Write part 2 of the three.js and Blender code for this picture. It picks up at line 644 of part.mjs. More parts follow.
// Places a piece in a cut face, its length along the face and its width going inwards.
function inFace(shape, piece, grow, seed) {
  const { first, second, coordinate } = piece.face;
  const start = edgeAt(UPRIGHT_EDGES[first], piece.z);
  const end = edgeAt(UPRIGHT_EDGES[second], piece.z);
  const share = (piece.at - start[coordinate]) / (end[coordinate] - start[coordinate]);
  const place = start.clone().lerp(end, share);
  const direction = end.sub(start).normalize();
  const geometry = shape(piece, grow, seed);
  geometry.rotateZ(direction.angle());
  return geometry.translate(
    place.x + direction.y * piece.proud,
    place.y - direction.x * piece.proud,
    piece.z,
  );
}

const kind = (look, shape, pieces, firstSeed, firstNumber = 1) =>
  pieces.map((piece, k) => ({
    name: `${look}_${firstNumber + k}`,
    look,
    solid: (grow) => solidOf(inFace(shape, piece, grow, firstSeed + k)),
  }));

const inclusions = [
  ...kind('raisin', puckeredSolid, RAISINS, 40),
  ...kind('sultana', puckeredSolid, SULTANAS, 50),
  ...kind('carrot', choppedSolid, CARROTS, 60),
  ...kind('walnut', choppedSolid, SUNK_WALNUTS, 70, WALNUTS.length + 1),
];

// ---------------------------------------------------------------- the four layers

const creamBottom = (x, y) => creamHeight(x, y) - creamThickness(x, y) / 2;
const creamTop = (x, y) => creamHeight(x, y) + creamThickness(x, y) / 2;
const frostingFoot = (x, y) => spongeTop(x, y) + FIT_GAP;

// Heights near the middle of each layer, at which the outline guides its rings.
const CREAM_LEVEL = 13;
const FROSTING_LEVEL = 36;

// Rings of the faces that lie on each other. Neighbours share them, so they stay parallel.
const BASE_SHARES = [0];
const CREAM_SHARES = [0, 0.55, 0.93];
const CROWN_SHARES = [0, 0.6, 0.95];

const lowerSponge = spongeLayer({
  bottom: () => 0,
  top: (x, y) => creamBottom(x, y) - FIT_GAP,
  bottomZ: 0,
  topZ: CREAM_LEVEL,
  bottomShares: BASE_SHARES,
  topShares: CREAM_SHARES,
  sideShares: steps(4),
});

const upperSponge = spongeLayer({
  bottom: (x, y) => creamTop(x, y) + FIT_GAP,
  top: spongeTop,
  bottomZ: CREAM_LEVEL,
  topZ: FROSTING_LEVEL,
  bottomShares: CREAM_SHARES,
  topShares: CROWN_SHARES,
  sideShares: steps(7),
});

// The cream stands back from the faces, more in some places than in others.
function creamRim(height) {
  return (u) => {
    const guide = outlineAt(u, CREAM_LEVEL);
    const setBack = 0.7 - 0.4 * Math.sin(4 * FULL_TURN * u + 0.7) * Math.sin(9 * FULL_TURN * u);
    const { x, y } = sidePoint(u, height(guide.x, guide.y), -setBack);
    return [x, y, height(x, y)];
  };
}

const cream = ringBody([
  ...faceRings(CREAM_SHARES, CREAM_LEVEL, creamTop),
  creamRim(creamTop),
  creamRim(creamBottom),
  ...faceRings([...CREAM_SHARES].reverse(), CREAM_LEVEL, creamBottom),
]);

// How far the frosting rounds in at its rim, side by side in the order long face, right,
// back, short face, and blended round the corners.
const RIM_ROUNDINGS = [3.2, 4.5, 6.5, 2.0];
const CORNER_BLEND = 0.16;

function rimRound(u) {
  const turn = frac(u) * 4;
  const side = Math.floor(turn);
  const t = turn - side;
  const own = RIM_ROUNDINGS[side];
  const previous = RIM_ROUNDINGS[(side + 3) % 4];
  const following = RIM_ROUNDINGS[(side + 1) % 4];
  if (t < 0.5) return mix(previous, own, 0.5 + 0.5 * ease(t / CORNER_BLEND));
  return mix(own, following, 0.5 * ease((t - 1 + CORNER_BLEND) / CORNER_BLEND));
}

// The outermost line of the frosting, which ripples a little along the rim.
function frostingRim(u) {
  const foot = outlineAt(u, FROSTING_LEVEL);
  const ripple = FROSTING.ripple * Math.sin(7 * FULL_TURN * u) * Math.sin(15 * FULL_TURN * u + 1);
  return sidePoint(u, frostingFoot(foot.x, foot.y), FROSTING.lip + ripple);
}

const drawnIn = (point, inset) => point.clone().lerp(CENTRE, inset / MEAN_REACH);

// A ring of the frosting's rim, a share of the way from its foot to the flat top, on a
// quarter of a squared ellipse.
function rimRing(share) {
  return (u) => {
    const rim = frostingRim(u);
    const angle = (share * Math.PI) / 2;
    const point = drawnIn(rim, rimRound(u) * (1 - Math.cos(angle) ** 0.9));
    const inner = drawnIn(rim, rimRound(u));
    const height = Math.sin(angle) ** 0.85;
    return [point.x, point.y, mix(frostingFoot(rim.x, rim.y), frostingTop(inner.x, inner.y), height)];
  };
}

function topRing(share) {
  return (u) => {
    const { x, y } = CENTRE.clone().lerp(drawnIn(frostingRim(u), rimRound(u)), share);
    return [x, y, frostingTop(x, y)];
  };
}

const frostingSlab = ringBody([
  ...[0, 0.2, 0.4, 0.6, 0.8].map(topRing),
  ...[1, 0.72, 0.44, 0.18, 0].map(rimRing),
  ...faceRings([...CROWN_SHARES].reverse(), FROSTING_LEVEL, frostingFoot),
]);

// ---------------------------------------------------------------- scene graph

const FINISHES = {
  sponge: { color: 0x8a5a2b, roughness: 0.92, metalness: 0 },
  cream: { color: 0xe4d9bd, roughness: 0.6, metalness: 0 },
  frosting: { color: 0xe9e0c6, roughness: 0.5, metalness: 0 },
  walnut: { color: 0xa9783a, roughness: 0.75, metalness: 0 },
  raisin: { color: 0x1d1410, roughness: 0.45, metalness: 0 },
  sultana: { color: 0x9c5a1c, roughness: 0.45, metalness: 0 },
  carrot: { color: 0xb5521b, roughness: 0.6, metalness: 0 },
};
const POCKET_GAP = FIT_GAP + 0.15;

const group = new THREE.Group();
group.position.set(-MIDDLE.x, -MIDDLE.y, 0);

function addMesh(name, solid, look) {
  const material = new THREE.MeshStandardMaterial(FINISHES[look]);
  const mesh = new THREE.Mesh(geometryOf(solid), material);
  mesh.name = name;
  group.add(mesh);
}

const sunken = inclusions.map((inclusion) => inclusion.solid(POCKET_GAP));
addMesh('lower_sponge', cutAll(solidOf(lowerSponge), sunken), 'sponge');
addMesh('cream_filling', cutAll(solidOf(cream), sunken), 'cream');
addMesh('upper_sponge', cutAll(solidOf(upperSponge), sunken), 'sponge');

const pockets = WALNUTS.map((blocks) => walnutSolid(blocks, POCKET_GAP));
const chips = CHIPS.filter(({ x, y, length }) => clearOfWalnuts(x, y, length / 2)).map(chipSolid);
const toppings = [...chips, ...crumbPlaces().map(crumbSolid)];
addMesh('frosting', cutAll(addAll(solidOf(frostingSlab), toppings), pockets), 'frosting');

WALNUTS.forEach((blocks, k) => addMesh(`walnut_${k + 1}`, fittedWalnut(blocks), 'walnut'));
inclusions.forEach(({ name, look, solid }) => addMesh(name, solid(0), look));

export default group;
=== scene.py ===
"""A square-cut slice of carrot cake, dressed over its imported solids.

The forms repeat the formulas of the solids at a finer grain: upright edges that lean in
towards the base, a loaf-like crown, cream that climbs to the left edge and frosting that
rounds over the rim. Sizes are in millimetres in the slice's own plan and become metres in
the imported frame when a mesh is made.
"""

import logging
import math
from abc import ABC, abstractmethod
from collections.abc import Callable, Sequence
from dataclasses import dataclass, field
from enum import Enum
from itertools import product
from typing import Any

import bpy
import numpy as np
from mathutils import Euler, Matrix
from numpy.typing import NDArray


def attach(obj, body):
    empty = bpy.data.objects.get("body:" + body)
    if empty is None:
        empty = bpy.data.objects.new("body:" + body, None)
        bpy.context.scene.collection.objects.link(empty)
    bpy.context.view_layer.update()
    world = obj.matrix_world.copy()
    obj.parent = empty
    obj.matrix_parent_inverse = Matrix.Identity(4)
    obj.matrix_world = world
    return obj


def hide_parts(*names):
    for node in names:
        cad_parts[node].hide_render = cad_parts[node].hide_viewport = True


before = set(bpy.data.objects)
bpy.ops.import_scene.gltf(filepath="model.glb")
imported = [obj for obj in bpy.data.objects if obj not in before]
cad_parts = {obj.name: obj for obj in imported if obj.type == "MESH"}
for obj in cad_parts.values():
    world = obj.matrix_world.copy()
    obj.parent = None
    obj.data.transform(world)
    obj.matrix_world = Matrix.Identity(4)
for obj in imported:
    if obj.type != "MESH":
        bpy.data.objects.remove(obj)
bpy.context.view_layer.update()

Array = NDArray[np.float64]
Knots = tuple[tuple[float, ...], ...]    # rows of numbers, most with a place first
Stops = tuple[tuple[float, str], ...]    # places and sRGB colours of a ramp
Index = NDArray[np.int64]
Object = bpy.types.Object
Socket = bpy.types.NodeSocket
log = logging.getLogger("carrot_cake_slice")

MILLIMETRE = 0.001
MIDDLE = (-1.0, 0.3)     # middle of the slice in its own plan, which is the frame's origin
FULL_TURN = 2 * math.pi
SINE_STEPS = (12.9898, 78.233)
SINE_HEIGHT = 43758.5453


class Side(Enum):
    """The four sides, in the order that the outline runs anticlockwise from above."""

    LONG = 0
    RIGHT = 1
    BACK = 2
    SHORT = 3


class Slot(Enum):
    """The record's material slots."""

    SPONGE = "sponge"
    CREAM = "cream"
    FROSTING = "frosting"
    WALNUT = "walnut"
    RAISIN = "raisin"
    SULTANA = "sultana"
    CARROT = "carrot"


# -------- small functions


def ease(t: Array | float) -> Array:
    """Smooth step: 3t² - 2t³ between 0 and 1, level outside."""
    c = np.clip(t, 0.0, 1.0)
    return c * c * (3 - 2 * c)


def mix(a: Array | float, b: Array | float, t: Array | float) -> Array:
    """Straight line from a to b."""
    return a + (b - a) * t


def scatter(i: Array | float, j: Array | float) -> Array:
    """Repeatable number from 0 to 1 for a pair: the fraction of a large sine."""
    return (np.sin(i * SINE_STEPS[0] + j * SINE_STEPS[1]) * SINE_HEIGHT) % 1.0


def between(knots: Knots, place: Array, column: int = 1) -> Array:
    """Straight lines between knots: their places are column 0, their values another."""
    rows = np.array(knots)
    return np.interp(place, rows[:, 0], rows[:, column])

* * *

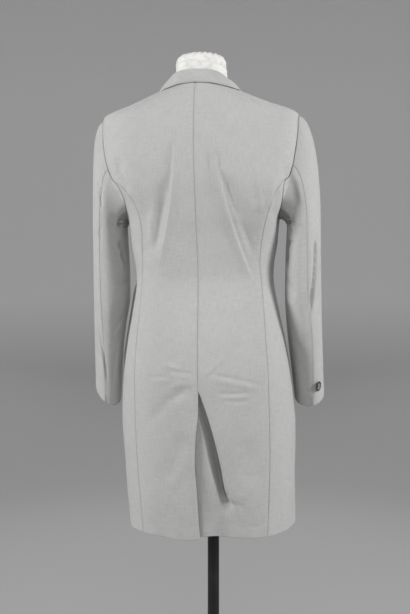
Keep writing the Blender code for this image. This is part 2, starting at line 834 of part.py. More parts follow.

## What is required
Transcribe, exactly and without additions, the lines of the records above, beginning with the line that contains "const group = new THREE.Group();" and ending with the line that contains "from numpy.typing import NDArray", both included.

## Exercise solution
const group = new THREE.Group();
group.position.set(-MIDDLE.x, -MIDDLE.y, 0);

function addMesh(name, solid, look) {
  const material = new THREE.MeshStandardMaterial(FINISHES[look]);
  const mesh = new THREE.Mesh(geometryOf(solid), material);
  mesh.name = name;
  group.add(mesh);
}

const sunken = inclusions.map((inclusion) => inclusion.solid(POCKET_GAP));
addMesh('lower_sponge', cutAll(solidOf(lowerSponge), sunken), 'sponge');
addMesh('cream_filling', cutAll(solidOf(cream), sunken), 'cream');
addMesh('upper_sponge', cutAll(solidOf(upperSponge), sunken), 'sponge');

const pockets = WALNUTS.map((blocks) => walnutSolid(blocks, POCKET_GAP));
const chips = CHIPS.filter(({ x, y, length }) => clearOfWalnuts(x, y, length / 2)).map(chipSolid);
const toppings = [...chips, ...crumbPlaces().map(crumbSolid)];
addMesh('frosting', cutAll(addAll(solidOf(frostingSlab), toppings), pockets), 'frosting');

WALNUTS.forEach((blocks, k) => addMesh(`walnut_${k + 1}`, fittedWalnut(blocks), 'walnut'));
inclusions.forEach(({ name, look, solid }) => addMesh(name, solid(0), look));

export default group;
=== scene.py ===
"""A square-cut slice of carrot cake, dressed over its imported solids.

The forms repeat the formulas of the solids at a finer grain: upright edges that lean in
towards the base, a loaf-like crown, cream that climbs to the left edge and frosting that
rounds over the rim. Sizes are in millimetres in the slice's own plan and become metres in
the imported frame when a mesh is made.
"""

import logging
import math
from abc import ABC, abstractmethod
from collections.abc import Callable, Sequence
from dataclasses import dataclass, field
from enum import Enum
from itertools import product
from typing import Any

import bpy
import numpy as np
from mathutils import Euler, Matrix
from numpy.typing import NDArray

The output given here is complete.